Mr. Cole sounded different notes. Instead of deriding political adversaries, he acknowledged their strength and grit.
Mr. Obama, as one of only a handful of American presidents who have twice topped 50 percent of the vote, “won fair and square,” Mr. Cole said. He saluted the resilience of Democratic partisans whose ability to win the presidency appeared in doubt a generation ago — as it does for Republicans now.
“They didn’t quit,” Mr. Cole said. “They kept coming back election after election. Republicans have got to have that same kind of patience, that same kind of dedication, that same kind of respect for the process.”
And to like-minded constituents befuddled by conservatives’ national defeats recently, he invoked electoral math.
“California is 10 Oklahomas,” he said. “New York is about 5. Those people are as passionate about what they believe as people in this room.”
* Optimism. By associating changes coursing through American society with a sense of irreversible decline, some older white conservatives impede Republicans’ ability to connect with young and minority voters.

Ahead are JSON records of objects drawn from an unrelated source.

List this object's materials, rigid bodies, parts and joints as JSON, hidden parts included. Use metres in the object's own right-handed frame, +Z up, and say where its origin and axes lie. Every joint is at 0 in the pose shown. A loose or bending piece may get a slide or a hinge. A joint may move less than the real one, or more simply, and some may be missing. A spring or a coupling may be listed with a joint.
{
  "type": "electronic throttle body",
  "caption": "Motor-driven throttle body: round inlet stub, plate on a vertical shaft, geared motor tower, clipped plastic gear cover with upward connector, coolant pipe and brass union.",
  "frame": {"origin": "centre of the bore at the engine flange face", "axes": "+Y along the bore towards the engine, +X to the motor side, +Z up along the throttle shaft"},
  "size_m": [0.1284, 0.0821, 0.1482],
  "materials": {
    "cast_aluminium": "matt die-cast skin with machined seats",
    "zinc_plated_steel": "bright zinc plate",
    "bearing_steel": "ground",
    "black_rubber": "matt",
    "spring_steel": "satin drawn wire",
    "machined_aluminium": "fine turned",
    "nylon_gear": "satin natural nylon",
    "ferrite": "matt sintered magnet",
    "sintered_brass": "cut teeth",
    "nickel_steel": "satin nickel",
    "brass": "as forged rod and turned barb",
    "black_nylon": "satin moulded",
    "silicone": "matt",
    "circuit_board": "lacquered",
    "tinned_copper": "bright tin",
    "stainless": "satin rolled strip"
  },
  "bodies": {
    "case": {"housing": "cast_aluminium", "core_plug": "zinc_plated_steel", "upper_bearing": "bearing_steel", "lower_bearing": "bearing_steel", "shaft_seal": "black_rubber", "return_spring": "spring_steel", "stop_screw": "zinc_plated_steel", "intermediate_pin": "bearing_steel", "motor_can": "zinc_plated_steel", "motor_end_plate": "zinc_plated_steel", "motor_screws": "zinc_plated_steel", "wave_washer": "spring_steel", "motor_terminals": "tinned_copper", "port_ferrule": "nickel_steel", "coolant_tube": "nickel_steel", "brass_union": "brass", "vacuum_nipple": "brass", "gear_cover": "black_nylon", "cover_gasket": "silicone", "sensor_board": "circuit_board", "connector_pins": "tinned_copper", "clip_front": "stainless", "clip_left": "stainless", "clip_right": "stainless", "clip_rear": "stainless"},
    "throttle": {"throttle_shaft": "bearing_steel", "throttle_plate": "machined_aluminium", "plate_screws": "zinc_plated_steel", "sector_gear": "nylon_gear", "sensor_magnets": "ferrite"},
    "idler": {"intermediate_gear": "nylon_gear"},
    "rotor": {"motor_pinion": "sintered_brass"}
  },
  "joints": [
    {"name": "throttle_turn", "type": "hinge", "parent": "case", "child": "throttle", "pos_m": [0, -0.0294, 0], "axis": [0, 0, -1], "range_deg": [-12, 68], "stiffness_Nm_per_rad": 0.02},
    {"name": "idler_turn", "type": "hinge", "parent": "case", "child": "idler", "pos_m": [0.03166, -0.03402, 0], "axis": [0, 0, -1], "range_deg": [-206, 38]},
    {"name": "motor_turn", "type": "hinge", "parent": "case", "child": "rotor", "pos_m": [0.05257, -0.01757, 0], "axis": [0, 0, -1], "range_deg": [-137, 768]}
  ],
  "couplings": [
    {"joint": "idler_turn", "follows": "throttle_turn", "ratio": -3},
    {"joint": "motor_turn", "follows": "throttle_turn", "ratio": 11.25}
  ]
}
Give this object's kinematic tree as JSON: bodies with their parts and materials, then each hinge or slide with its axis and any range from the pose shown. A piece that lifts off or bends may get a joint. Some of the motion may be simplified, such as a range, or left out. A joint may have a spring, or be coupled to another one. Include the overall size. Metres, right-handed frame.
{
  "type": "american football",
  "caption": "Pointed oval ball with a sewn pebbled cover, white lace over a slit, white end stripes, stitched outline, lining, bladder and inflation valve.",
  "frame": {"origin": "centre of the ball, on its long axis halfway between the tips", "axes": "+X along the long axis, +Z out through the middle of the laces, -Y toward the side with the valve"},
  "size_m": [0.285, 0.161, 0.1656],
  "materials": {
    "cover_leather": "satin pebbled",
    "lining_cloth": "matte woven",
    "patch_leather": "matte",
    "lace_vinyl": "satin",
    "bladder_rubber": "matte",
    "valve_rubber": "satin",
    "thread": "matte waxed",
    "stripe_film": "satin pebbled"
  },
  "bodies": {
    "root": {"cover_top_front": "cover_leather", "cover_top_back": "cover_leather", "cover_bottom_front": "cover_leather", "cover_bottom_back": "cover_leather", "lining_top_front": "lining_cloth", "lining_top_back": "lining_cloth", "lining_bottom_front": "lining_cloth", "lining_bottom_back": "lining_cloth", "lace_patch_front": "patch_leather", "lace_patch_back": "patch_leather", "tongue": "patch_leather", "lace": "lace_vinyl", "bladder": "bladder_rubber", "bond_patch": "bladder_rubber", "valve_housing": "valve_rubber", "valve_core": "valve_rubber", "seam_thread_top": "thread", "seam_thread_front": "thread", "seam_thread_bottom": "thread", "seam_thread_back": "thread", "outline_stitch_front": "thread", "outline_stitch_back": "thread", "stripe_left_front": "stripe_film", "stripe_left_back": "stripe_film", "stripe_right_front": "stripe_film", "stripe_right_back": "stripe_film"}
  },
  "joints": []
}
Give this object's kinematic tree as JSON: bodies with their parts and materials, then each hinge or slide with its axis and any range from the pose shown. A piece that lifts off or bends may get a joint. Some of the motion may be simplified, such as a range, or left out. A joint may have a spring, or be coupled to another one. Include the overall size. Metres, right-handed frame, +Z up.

But Mr. Cole described the nation’s trajectory — and the attitude required to alter it — in a different way. “I’m not one of these people who thinks the country is going to hell in a handbasket,” he said. His own son, he added, finds the pre-civil-rights society he has read about hard to imagine.
“Americans are freer today than they were, and more of them are free,” Mr. Cole said. “The country does make a lot of progress. It does move in the right direction.
“We’ll get there. But the thing is not to quit, and not to lose faith in the country.”
Mr. Cole, in his sixth term in Congress, offered disgruntled Republicans a tough-love exhortation to invest the political sweat-equity required to gain power and enact their agenda.
Invoking his late father, a military veteran, Mr. Cole said: “He would have looked at this stuff — a pretty tough old master sergeant — and said: ‘You guys are wimps. Just get up and go to work.’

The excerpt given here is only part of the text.